You may have read that Dr. Norman Borlaug passed away over the weekend. He was an incredible scientist, and gave modern agriculture (and society) the core of technologies that allowed it to grow into what it is today. This afternoon, I was emailed this message from the Breakthrough Institute, to who's newsletter I subscribe. I thought that this email demonstrated a number of key errors and assumptions that business leaders make about what sustainability means, and I thought it might be useful to publish my reply here, as well as on their site. I would love to hear reactions, or additional suggestions in the comments. Below is my response email.


Thanks for the kind words for Dr. Borlaug's work. Certainly, there is little doubt that he is a hero when you tally all the human lives that the green revolution bettered, and weigh them against the consequences of changing our direction of development toward modern assisted, monocultural agriculture. And it is at the very least, naive for the environmental movement to demonize modern technology (on the internet, and in offset printed books, no less!)

But the real issue that your email -- and frankly, the entire platform that you and Ted stand on -- neglect to mention that while individual technologies never remain standard for very long, they tend to build on one another.
Dr. Borlaug originally set forward a method of farming using synthetic compounds which greatly improved yields, and minimized labor inputs. That might, in and of itself, have had few negative impacts on the world biosphere. However, we set our global sights on developing future technologies which evolved from that first concept. We are now living among Norman's great, great, grandchildren; farms which lose billions of pounds of soil every year, breed resistant bacteria and viruses, and are implicated in cultural collapse from the Midwest to Maharashtra.

More troubling than this, however, is the reluctance of big agriculture to deviate from this path (See Monsanto's recent New Yorker Ad; They aren't thinking "Use new technologies on small, local farms.").
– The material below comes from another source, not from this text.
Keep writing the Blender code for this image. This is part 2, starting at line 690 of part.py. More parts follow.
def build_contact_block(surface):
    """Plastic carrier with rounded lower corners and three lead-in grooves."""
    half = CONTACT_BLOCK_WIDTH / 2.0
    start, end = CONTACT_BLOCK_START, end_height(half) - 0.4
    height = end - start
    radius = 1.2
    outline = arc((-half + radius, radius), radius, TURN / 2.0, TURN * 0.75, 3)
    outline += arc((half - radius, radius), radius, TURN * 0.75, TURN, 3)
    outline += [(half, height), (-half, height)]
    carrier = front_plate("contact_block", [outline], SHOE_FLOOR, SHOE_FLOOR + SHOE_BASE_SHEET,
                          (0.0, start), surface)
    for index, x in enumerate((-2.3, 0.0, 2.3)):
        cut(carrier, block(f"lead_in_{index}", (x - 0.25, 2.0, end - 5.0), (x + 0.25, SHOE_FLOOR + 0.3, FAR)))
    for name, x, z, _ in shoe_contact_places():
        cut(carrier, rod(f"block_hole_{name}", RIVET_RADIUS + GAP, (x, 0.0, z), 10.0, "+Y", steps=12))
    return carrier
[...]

The truth is, the path, not the technology, is unsustainable. Literally, it is impossible to continue propping up a massive global food system by using up limited resources like soil and fossil fuels, or inputting persistently toxic chemicals like chlorophosphates. And, since the path is what we are really talking about here -- Dr. Borlaug is called "The Father of the Green Revolution" because he birthed a movement, a persistent way of thinking that manifested itself in a train of technological developments -- then I think "Unsustainable" is rightly applied, whether the people saying it are grateful or ungrateful for their situation.
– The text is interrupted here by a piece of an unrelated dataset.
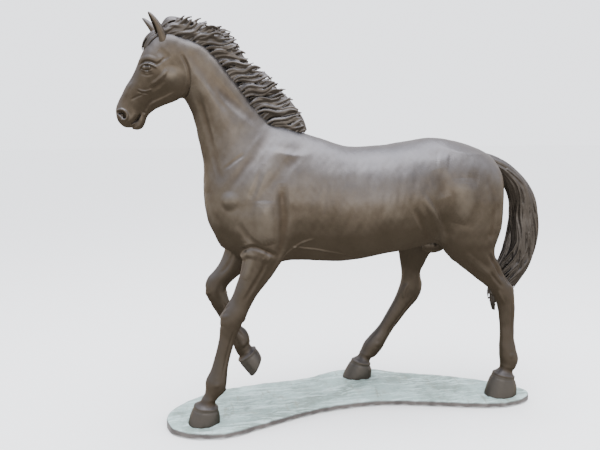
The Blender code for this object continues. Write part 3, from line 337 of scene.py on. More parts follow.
clay = Clay((-1.25, -0.40, PLATE_TOP - 0.06), (1.25, 0.40, 2.28), SKIN_VOXEL)
for rows, blend in (
    (TORSO, 0.001),
    (NECK, 0.080),
    (LEFT_FORE, 0.050),
    (RIGHT_FORE, 0.050),
    (LEFT_HIND, 0.060),
    (RIGHT_HIND, 0.060),
    (HEAD, 0.030),
    (JAW, 0.014),
):
    clay.add(*loft(rows), blend)
points, quads = clay.surface()
del clay


def mesh_of(name, points, faces):
    """A mesh of an array of points and an array of faces with the same number of corners."""
    mesh = bpy.data.meshes.new(name)
    mesh.vertices.add(len(points))
    mesh.vertices.foreach_set("co", np.ascontiguousarray(points, np.float32).ravel())
    corners = faces.shape[1]
    mesh.loops.add(faces.size)
    mesh.loops.foreach_set("vertex_index", np.ascontiguousarray(faces, np.int32).ravel())
    mesh.polygons.add(len(faces))
    mesh.polygons.foreach_set("loop_start", np.arange(0, faces.size, corners, dtype=np.int32))
    mesh.update(calc_edges=True)
    mesh.validate()
    return mesh


# The head is worked twice as fine as the rest.
FINE_BEHIND_X = -0.745
FINE_ABOVE_Z = PLATE_TOP + 1.590
form = mesh_of("form", points, quads)
bm = bmesh.new()
bm.from_mesh(form)
fine_edges = {
    edge
    for face in bm.faces
    if (middle := face.calc_center_median()).x < FINE_BEHIND_X and middle.z > FINE_ABOVE_Z
    for edge in face.edges
}
bmesh.ops.subdivide_edges(bm, edges=list(fine_edges), cuts=1, use_grid_fill=True)
bmesh.ops.triangulate(bm, faces=[face for face in bm.faces if len(face.verts) > 4])
bm.to_mesh(form)
bm.free()


def coordinates(mesh):
    found = np.empty(len(mesh.vertices) * 3, np.float32)
    mesh.vertices.foreach_get("co", found)
    return found.reshape(-1, 3).astype(float)


def vertex_normals(mesh):
    found = np.empty(len(mesh.vertices) * 3, np.float32)
    mesh.vertex_normals.foreach_get("vector", found)
    return found.reshape(-1, 3).astype(float)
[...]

Gratitude and awareness are not mutually exclusive, as you seem to imply ("So often environmental books demonize our high-technology lifestyles as "unsustainable" without any expression of gratitude..."), and should never be divorced from one another. In fact, it is the appreciation of what we have now that makes me work to find ways to promise it to my children, and to theirs. Only when someone acknowledges that something is precious, do they wish to sustain it.
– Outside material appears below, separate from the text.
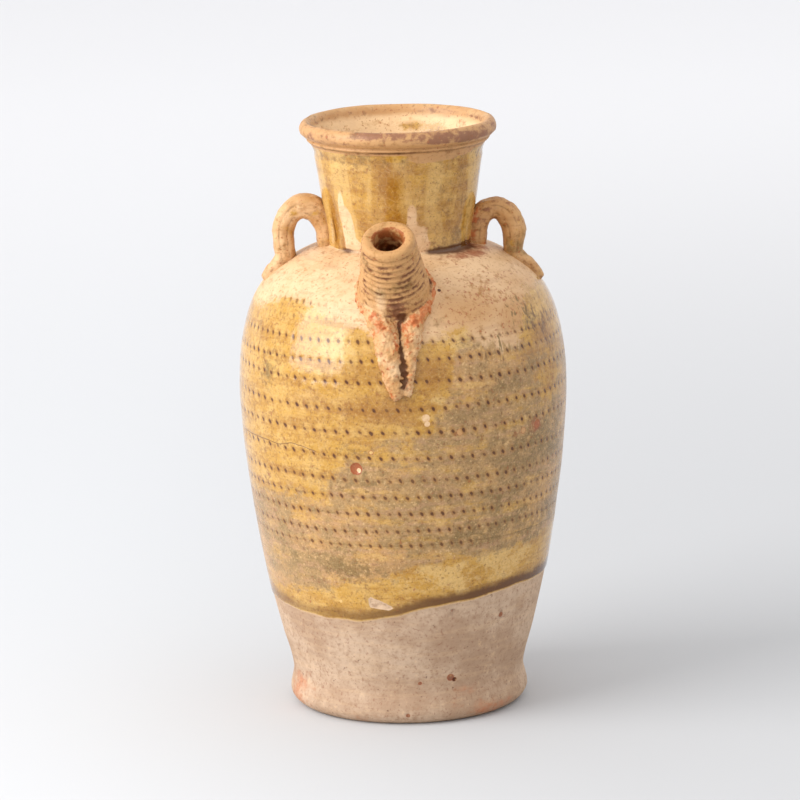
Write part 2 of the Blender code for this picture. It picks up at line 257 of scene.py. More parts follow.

Michael, you, Ted, and The Breakthrough Institute have traded heavily on the backwardness of the environmental movement in your rise to prominence, and it seems like this is another example of it. After being on the mailing list since 2003, I have seen lots of great promotion of projects to increase wind power, boost recycling, empower R&D in green technologies, and other worthy causes. But I can't help wondering, just as the Environmental movement is weak, because it complains (on which I couldn't agree with you more), isn't Breakaway doomed because it is only working toward "more better stuff, right now" without a comprehensive plan for what an endpoint might be?

If I'm wrong, and there is a goal in mind, then I (and I'm sure many other subscribers) would love to hear it. However, if that goal isn't to be able to provide for human comfort for this generation, and subsequent generations, without putting our offspring through trials we're not comfortable with (which, I hate to tell you, is what many environmentalists think of as "Sustainability"), then Breakthrough is less interesting than I (And probably Time Magazine) thought.

Thanks again for the reminder of Dr. Borlaug, and his hopeful, if as yet unfulfilled, wish for the world.